The vendor appeals to your status as an important customer to create a sense of mutual obligation. This framing is designed to make hard commercial negotiation feel like a betrayal of the relationship — and to extract commitments based on flattery and goodwill rather than commercial analysis.

Counter-Strategy
Acknowledge the relationship warmly and redirect to commercial substance. "We value the relationship too, which is why we want to ensure the economics work for both sides long-term. Strategic relationships need to be commercially sustainable. Let's focus on getting to a price and structure that reflects that." Strategic account status is a commercial argument, not a reason to forgo negotiation. The best relationships are built on fair commercial terms — not on one party consistently paying above market.

Maintaining Your Position Under Pressure

The hardest part of responding to aggressive vendor tactics is not identifying the tactic — it is maintaining your commercial position when the pressure is sustained. Vendors often cycle through multiple tactics sequentially, escalating intensity over time, waiting for the buyer to make a concession under accumulated pressure. The discipline to hold a well-reasoned position through multiple rounds of escalation is what separates buyers who achieve their targets from those who capitulate in the final stretch.

The broken record principle: When a vendor applies repeated pressure on a position you have already addressed, you do not need to provide new arguments. You simply restate your position clearly: "We've explained our reasoning on price. Our position is [X]. If you can get to that level, we're ready to move forward. If not, we'll need to explore our other options." Repetition of a clear, reasoned position is not weakness — it is the most effective response to persistence.

Internal preparation is the best defence against sustained pressure. When your team has a clear, shared commercial position — agreed before negotiations begin — pressure on one team member does not create cracks in the overall posture. When team members disagree or are uncertain of the position, vendor pressure finds those cracks and exploits them.

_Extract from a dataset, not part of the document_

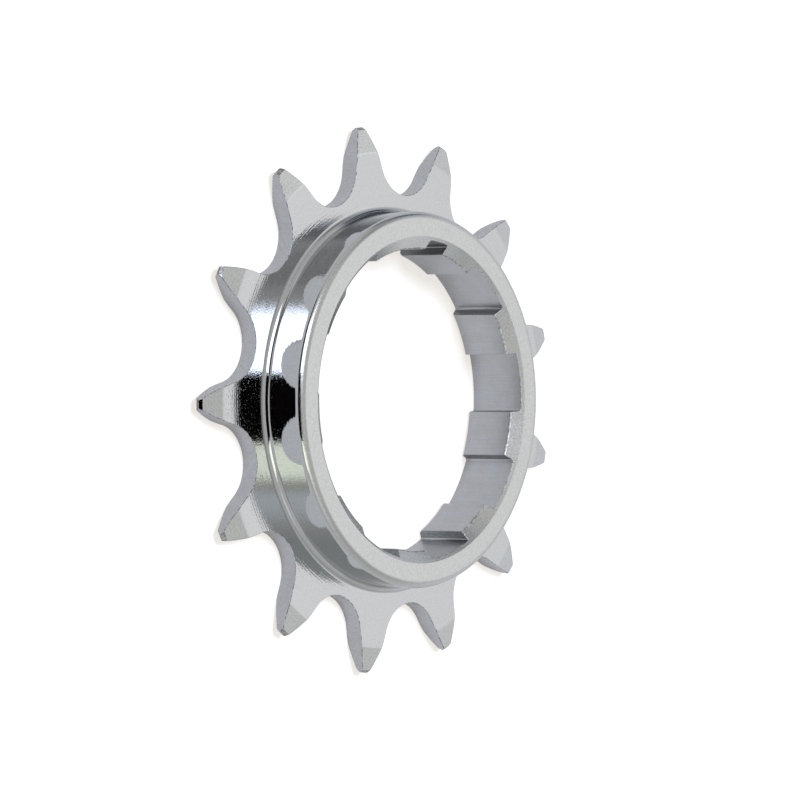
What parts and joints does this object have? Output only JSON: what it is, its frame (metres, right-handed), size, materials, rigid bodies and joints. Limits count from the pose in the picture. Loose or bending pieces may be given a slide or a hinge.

For high-value renewals, external advisory support provides an additional structural advantage: the negotiation advisor can absorb vendor pressure without the emotional dynamics that affect internal teams. An advisor who has seen the same tactics deployed across dozens of similar transactions responds to escalation with calm pattern recognition rather than anxiety. This difference is visible to the vendor — and changes how aggressively they deploy their tactics.